_Items listed in a dataset_
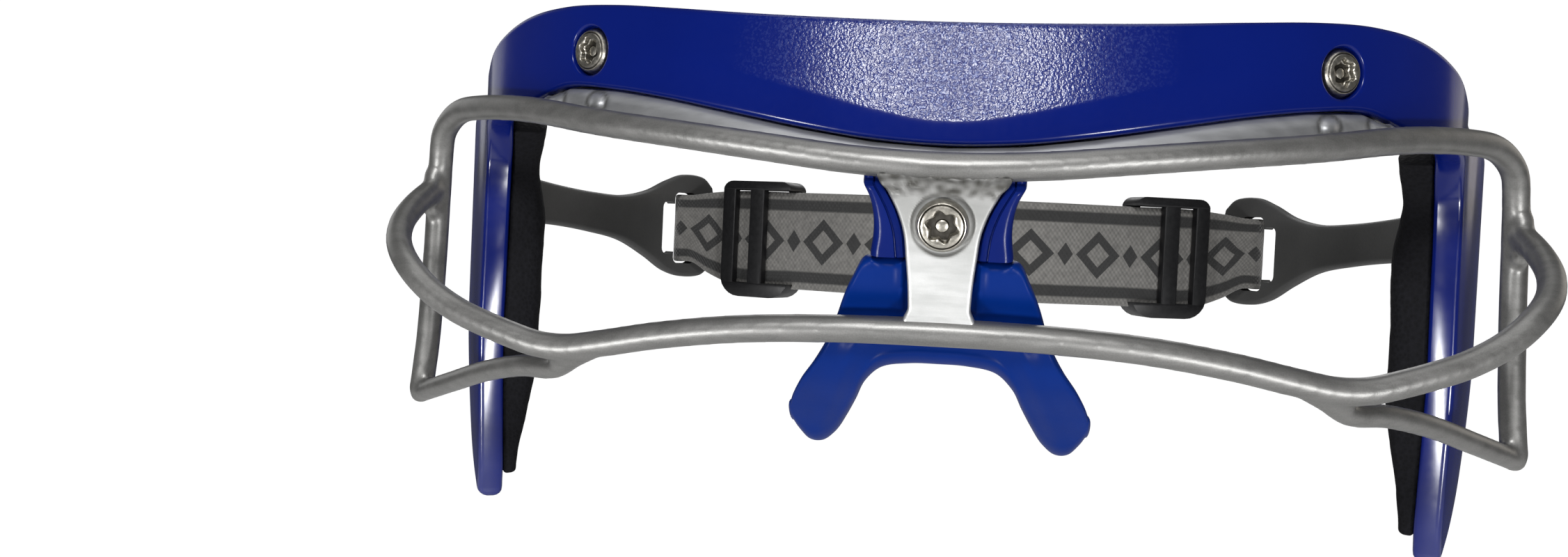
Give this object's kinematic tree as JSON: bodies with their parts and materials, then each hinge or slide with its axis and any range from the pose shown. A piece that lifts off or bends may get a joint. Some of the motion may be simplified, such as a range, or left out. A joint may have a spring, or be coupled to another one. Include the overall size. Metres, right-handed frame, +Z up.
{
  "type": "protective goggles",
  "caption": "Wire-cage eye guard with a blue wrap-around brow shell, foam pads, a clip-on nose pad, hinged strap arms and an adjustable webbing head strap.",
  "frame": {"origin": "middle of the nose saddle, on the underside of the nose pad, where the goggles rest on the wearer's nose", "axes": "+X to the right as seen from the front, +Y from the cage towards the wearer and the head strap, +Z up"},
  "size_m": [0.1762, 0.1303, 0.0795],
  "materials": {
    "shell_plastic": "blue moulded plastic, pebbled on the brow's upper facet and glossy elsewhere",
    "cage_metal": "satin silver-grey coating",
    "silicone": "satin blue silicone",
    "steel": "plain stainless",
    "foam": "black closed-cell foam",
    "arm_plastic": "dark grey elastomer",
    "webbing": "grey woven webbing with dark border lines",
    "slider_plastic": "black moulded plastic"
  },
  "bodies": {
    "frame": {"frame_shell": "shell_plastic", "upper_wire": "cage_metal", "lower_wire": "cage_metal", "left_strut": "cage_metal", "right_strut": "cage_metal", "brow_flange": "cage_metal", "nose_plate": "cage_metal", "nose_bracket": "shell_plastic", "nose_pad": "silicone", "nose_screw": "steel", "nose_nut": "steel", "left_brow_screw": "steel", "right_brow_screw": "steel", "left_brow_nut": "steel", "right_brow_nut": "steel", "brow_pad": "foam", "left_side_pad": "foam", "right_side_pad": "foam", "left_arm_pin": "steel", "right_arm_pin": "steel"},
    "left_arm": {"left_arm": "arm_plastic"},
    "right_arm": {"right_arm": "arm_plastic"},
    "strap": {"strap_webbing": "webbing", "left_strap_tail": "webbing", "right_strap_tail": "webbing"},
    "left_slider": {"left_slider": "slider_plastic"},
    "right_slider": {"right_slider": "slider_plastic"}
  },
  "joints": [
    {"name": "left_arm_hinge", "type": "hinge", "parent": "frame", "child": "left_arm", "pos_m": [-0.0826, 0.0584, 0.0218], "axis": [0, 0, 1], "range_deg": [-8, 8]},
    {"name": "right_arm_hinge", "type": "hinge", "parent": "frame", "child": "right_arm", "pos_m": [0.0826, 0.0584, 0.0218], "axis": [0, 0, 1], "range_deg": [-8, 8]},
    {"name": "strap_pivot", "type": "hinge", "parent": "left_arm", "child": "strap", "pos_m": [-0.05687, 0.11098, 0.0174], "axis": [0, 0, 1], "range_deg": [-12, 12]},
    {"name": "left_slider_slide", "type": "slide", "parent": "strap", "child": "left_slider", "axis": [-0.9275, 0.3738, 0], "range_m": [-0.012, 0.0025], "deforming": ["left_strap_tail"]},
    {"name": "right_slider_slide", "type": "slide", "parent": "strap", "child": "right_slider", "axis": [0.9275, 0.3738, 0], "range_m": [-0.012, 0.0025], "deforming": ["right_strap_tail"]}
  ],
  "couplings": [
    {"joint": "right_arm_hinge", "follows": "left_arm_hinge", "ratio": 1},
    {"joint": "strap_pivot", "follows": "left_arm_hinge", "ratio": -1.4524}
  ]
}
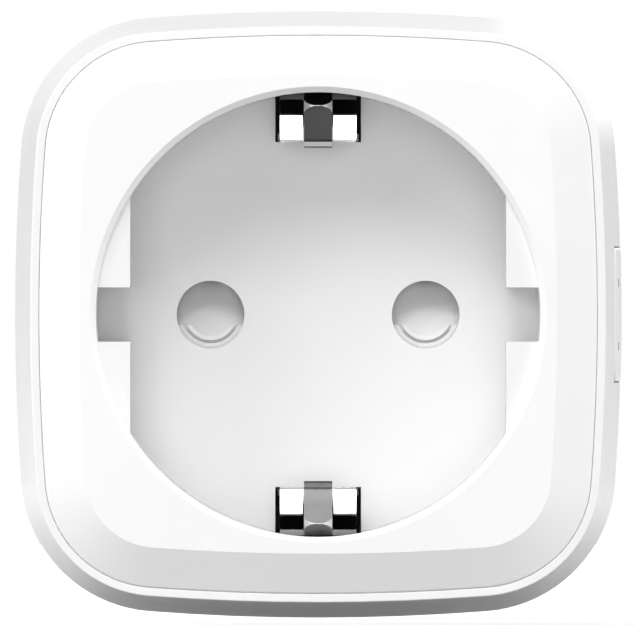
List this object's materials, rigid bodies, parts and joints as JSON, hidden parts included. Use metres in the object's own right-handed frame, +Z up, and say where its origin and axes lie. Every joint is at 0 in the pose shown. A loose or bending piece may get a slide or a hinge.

_What is required_
Reproduce all of the data exactly as given.

_Final answer_
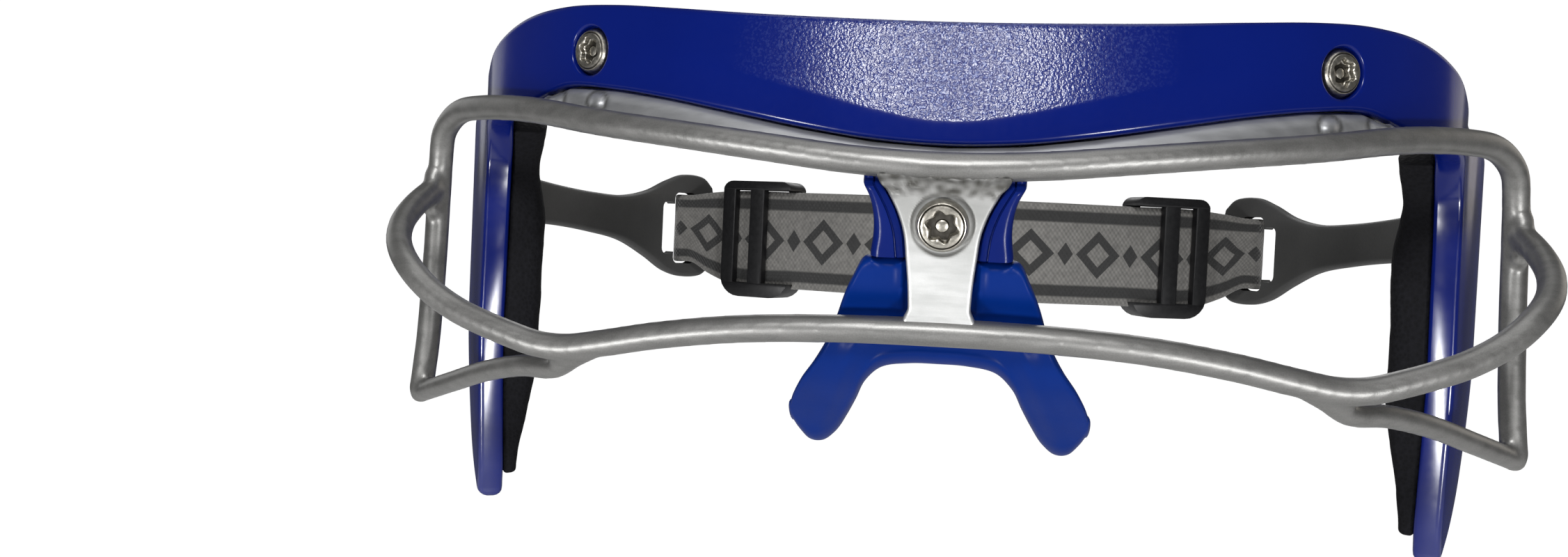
Give this object's kinematic tree as JSON: bodies with their parts and materials, then each hinge or slide with its axis and any range from the pose shown. A piece that lifts off or bends may get a joint. Some of the motion may be simplified, such as a range, or left out. A joint may have a spring, or be coupled to another one. Include the overall size. Metres, right-handed frame, +Z up.
{
  "type": "protective goggles",
  "caption": "Wire-cage eye guard with a blue wrap-around brow shell, foam pads, a clip-on nose pad, hinged strap arms and an adjustable webbing head strap.",
  "frame": {"origin": "middle of the nose saddle, on the underside of the nose pad, where the goggles rest on the wearer's nose", "axes": "+X to the right as seen from the front, +Y from the cage towards the wearer and the head strap, +Z up"},
  "size_m": [0.1762, 0.1303, 0.0795],
  "materials": {
    "shell_plastic": "blue moulded plastic, pebbled on the brow's upper facet and glossy elsewhere",
    "cage_metal": "satin silver-grey coating",
    "silicone": "satin blue silicone",
    "steel": "plain stainless",
    "foam": "black closed-cell foam",
    "arm_plastic": "dark grey elastomer",
    "webbing": "grey woven webbing with dark border lines",
    "slider_plastic": "black moulded plastic"
  },
  "bodies": {
    "frame": {"frame_shell": "shell_plastic", "upper_wire": "cage_metal", "lower_wire": "cage_metal", "left_strut": "cage_metal", "right_strut": "cage_metal", "brow_flange": "cage_metal", "nose_plate": "cage_metal", "nose_bracket": "shell_plastic", "nose_pad": "silicone", "nose_screw": "steel", "nose_nut": "steel", "left_brow_screw": "steel", "right_brow_screw": "steel", "left_brow_nut": "steel", "right_brow_nut": "steel", "brow_pad": "foam", "left_side_pad": "foam", "right_side_pad": "foam", "left_arm_pin": "steel", "right_arm_pin": "steel"},
    "left_arm": {"left_arm": "arm_plastic"},
    "right_arm": {"right_arm": "arm_plastic"},
    "strap": {"strap_webbing": "webbing", "left_strap_tail": "webbing", "right_strap_tail": "webbing"},
    "left_slider": {"left_slider": "slider_plastic"},
    "right_slider": {"right_slider": "slider_plastic"}
  },
  "joints": [
    {"name": "left_arm_hinge", "type": "hinge", "parent": "frame", "child": "left_arm", "pos_m": [-0.0826, 0.0584, 0.0218], "axis": [0, 0, 1], "range_deg": [-8, 8]},
    {"name": "right_arm_hinge", "type": "hinge", "parent": "frame", "child": "right_arm", "pos_m": [0.0826, 0.0584, 0.0218], "axis": [0, 0, 1], "range_deg": [-8, 8]},
    {"name": "strap_pivot", "type": "hinge", "parent": "left_arm", "child": "strap", "pos_m": [-0.05687, 0.11098, 0.0174], "axis": [0, 0, 1], "range_deg": [-12, 12]},
    {"name": "left_slider_slide", "type": "slide", "parent": "strap", "child": "left_slider", "axis": [-0.9275, 0.3738, 0], "range_m": [-0.012, 0.0025], "deforming": ["left_strap_tail"]},
    {"name": "right_slider_slide", "type": "slide", "parent": "strap", "child": "right_slider", "axis": [0.9275, 0.3738, 0], "range_m": [-0.012, 0.0025], "deforming": ["right_strap_tail"]}
  ],
  "couplings": [
    {"joint": "right_arm_hinge", "follows": "left_arm_hinge", "ratio": 1},
    {"joint": "strap_pivot", "follows": "left_arm_hinge", "ratio": -1.4524}
  ]
}
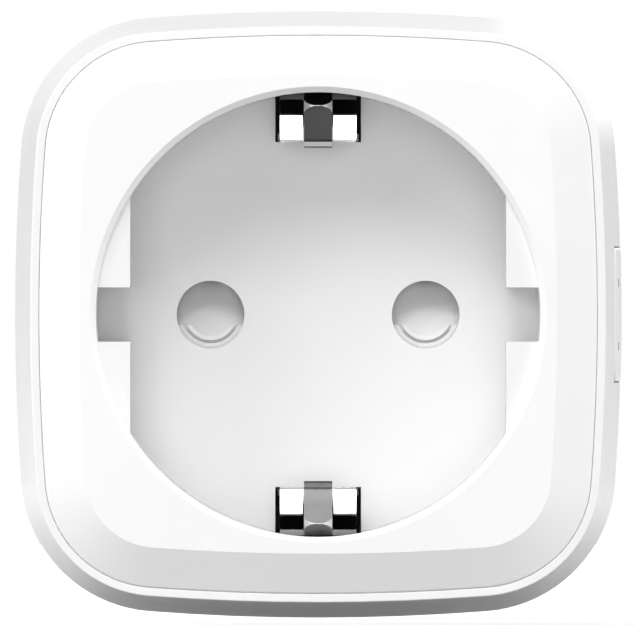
List this object's materials, rigid bodies, parts and joints as JSON, hidden parts included. Use metres in the object's own right-handed frame, +Z up, and say where its origin and axes lie. Every joint is at 0 in the pose shown. A loose or bending piece may get a slide or a hinge.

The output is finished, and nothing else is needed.